(Given data):

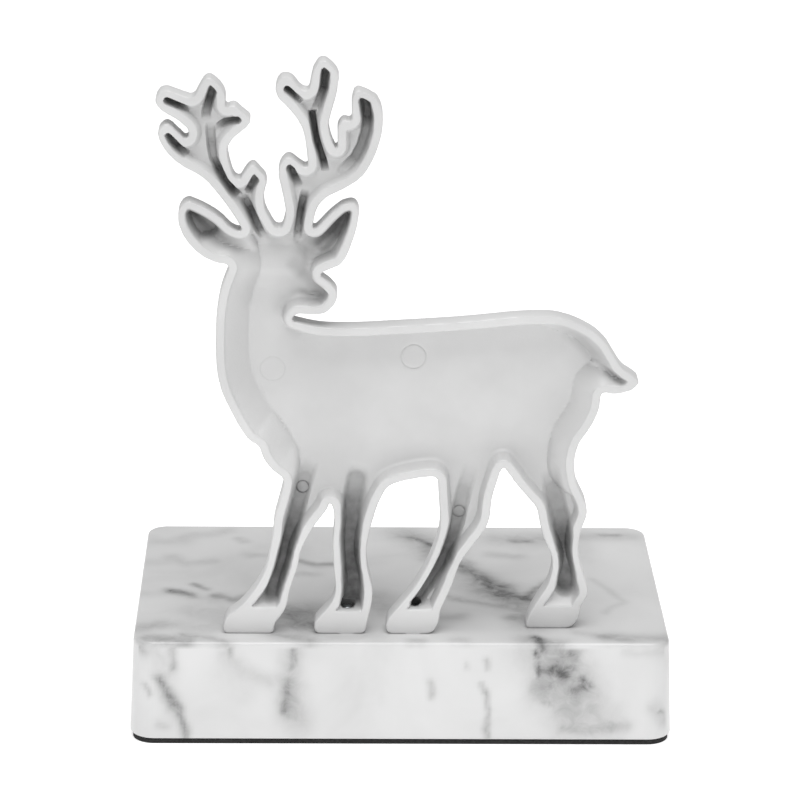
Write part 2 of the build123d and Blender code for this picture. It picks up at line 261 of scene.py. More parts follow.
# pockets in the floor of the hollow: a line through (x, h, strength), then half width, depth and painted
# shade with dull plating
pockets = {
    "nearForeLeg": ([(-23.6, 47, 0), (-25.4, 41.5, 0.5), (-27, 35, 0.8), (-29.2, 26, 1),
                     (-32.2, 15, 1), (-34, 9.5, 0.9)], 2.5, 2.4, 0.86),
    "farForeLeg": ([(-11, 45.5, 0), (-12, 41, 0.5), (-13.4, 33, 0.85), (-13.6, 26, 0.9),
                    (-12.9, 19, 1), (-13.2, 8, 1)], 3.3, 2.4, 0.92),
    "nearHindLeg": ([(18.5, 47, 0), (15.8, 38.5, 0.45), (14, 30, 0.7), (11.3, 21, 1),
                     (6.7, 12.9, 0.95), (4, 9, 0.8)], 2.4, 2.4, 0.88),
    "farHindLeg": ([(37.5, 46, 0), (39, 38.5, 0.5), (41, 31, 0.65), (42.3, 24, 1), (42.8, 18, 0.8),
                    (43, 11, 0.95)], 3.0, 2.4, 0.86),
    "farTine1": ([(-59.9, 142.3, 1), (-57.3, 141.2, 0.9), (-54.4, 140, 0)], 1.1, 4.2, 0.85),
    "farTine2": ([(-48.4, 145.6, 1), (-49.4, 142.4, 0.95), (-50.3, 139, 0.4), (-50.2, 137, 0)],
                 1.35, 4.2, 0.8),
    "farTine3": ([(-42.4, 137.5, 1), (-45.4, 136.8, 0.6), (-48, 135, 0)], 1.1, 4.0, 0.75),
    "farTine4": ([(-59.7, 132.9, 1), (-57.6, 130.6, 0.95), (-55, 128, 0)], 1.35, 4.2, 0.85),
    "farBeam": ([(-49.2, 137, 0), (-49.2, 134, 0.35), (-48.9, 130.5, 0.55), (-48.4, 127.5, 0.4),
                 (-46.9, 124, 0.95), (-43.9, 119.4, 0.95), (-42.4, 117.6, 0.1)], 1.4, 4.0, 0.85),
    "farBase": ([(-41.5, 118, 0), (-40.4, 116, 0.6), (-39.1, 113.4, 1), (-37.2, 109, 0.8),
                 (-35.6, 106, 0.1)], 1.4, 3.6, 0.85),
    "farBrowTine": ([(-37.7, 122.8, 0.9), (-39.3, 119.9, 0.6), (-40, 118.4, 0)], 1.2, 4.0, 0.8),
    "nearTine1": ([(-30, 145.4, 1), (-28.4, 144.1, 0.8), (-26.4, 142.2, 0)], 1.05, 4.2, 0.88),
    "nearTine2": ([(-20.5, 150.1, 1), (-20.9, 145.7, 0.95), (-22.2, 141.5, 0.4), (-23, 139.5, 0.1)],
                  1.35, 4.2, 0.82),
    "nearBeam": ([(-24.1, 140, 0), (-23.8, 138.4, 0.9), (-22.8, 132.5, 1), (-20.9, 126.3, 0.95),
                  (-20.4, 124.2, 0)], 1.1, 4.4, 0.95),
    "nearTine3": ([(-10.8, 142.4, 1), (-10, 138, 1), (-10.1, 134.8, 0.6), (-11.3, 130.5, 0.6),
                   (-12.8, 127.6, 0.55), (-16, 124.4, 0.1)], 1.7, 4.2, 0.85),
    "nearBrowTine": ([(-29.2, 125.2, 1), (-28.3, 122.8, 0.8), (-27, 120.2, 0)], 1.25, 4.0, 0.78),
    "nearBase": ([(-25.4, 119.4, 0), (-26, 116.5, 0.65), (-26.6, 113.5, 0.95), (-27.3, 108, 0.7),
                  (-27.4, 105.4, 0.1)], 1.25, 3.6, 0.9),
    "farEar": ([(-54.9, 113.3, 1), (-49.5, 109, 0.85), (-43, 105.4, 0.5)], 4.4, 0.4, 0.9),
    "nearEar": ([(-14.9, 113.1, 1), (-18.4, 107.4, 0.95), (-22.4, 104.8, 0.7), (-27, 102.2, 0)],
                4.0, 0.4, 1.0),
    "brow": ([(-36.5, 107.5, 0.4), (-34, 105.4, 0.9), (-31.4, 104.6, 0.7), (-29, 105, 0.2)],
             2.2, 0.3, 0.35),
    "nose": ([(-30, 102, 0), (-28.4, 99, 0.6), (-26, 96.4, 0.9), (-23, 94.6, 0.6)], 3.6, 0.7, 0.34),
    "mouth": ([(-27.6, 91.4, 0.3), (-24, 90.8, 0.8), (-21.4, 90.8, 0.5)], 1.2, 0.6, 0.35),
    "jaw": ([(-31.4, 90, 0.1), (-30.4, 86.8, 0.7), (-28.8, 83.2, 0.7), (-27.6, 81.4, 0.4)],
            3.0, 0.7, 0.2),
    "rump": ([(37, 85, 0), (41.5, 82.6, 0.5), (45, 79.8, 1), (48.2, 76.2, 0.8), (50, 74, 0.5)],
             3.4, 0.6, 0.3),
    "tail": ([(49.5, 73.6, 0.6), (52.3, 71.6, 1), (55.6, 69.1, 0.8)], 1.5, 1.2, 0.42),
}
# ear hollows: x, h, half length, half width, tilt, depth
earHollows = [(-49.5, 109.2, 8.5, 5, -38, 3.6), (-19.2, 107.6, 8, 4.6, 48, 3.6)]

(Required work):
Print the whole listing exactly as it is.

(Finished answer):
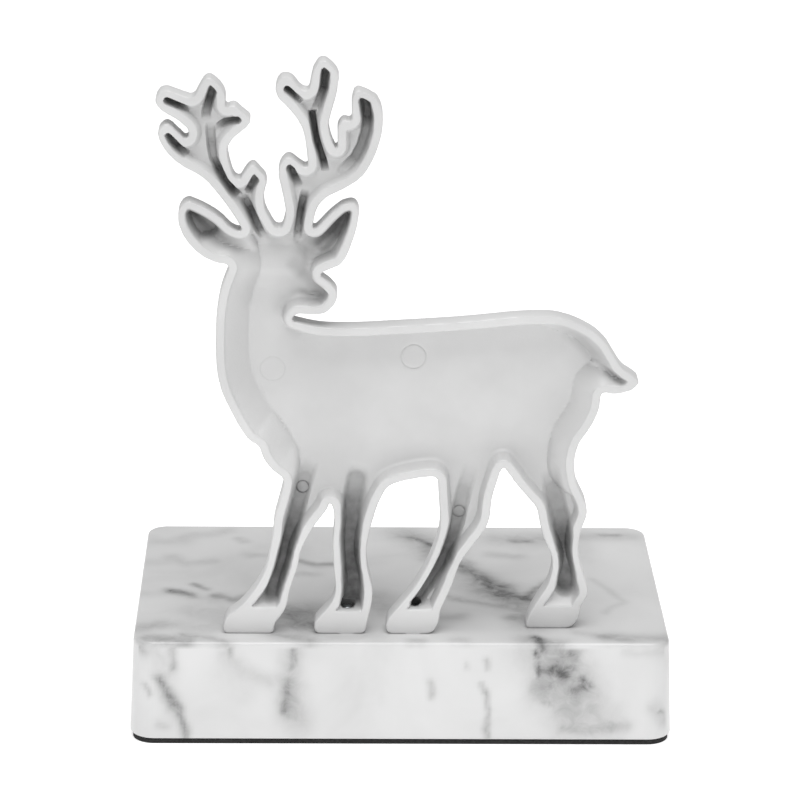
Write part 2 of the build123d and Blender code for this picture. It picks up at line 261 of scene.py. More parts follow.
# pockets in the floor of the hollow: a line through (x, h, strength), then half width, depth and painted
# shade with dull plating
pockets = {
    "nearForeLeg": ([(-23.6, 47, 0), (-25.4, 41.5, 0.5), (-27, 35, 0.8), (-29.2, 26, 1),
                     (-32.2, 15, 1), (-34, 9.5, 0.9)], 2.5, 2.4, 0.86),
    "farForeLeg": ([(-11, 45.5, 0), (-12, 41, 0.5), (-13.4, 33, 0.85), (-13.6, 26, 0.9),
                    (-12.9, 19, 1), (-13.2, 8, 1)], 3.3, 2.4, 0.92),
    "nearHindLeg": ([(18.5, 47, 0), (15.8, 38.5, 0.45), (14, 30, 0.7), (11.3, 21, 1),
                     (6.7, 12.9, 0.95), (4, 9, 0.8)], 2.4, 2.4, 0.88),
    "farHindLeg": ([(37.5, 46, 0), (39, 38.5, 0.5), (41, 31, 0.65), (42.3, 24, 1), (42.8, 18, 0.8),
                    (43, 11, 0.95)], 3.0, 2.4, 0.86),
    "farTine1": ([(-59.9, 142.3, 1), (-57.3, 141.2, 0.9), (-54.4, 140, 0)], 1.1, 4.2, 0.85),
    "farTine2": ([(-48.4, 145.6, 1), (-49.4, 142.4, 0.95), (-50.3, 139, 0.4), (-50.2, 137, 0)],
                 1.35, 4.2, 0.8),
    "farTine3": ([(-42.4, 137.5, 1), (-45.4, 136.8, 0.6), (-48, 135, 0)], 1.1, 4.0, 0.75),
    "farTine4": ([(-59.7, 132.9, 1), (-57.6, 130.6, 0.95), (-55, 128, 0)], 1.35, 4.2, 0.85),
    "farBeam": ([(-49.2, 137, 0), (-49.2, 134, 0.35), (-48.9, 130.5, 0.55), (-48.4, 127.5, 0.4),
                 (-46.9, 124, 0.95), (-43.9, 119.4, 0.95), (-42.4, 117.6, 0.1)], 1.4, 4.0, 0.85),
    "farBase": ([(-41.5, 118, 0), (-40.4, 116, 0.6), (-39.1, 113.4, 1), (-37.2, 109, 0.8),
                 (-35.6, 106, 0.1)], 1.4, 3.6, 0.85),
    "farBrowTine": ([(-37.7, 122.8, 0.9), (-39.3, 119.9, 0.6), (-40, 118.4, 0)], 1.2, 4.0, 0.8),
    "nearTine1": ([(-30, 145.4, 1), (-28.4, 144.1, 0.8), (-26.4, 142.2, 0)], 1.05, 4.2, 0.88),
    "nearTine2": ([(-20.5, 150.1, 1), (-20.9, 145.7, 0.95), (-22.2, 141.5, 0.4), (-23, 139.5, 0.1)],
                  1.35, 4.2, 0.82),
    "nearBeam": ([(-24.1, 140, 0), (-23.8, 138.4, 0.9), (-22.8, 132.5, 1), (-20.9, 126.3, 0.95),
                  (-20.4, 124.2, 0)], 1.1, 4.4, 0.95),
    "nearTine3": ([(-10.8, 142.4, 1), (-10, 138, 1), (-10.1, 134.8, 0.6), (-11.3, 130.5, 0.6),
                   (-12.8, 127.6, 0.55), (-16, 124.4, 0.1)], 1.7, 4.2, 0.85),
    "nearBrowTine": ([(-29.2, 125.2, 1), (-28.3, 122.8, 0.8), (-27, 120.2, 0)], 1.25, 4.0, 0.78),
    "nearBase": ([(-25.4, 119.4, 0), (-26, 116.5, 0.65), (-26.6, 113.5, 0.95), (-27.3, 108, 0.7),
                  (-27.4, 105.4, 0.1)], 1.25, 3.6, 0.9),
    "farEar": ([(-54.9, 113.3, 1), (-49.5, 109, 0.85), (-43, 105.4, 0.5)], 4.4, 0.4, 0.9),
    "nearEar": ([(-14.9, 113.1, 1), (-18.4, 107.4, 0.95), (-22.4, 104.8, 0.7), (-27, 102.2, 0)],
                4.0, 0.4, 1.0),
    "brow": ([(-36.5, 107.5, 0.4), (-34, 105.4, 0.9), (-31.4, 104.6, 0.7), (-29, 105, 0.2)],
             2.2, 0.3, 0.35),
    "nose": ([(-30, 102, 0), (-28.4, 99, 0.6), (-26, 96.4, 0.9), (-23, 94.6, 0.6)], 3.6, 0.7, 0.34),
    "mouth": ([(-27.6, 91.4, 0.3), (-24, 90.8, 0.8), (-21.4, 90.8, 0.5)], 1.2, 0.6, 0.35),
    "jaw": ([(-31.4, 90, 0.1), (-30.4, 86.8, 0.7), (-28.8, 83.2, 0.7), (-27.6, 81.4, 0.4)],
            3.0, 0.7, 0.2),
    "rump": ([(37, 85, 0), (41.5, 82.6, 0.5), (45, 79.8, 1), (48.2, 76.2, 0.8), (50, 74, 0.5)],
             3.4, 0.6, 0.3),
    "tail": ([(49.5, 73.6, 0.6), (52.3, 71.6, 1), (55.6, 69.1, 0.8)], 1.5, 1.2, 0.42),
}
# ear hollows: x, h, half length, half width, tilt, depth
earHollows = [(-49.5, 109.2, 8.5, 5, -38, 3.6), (-19.2, 107.6, 8, 4.6, 48, 3.6)]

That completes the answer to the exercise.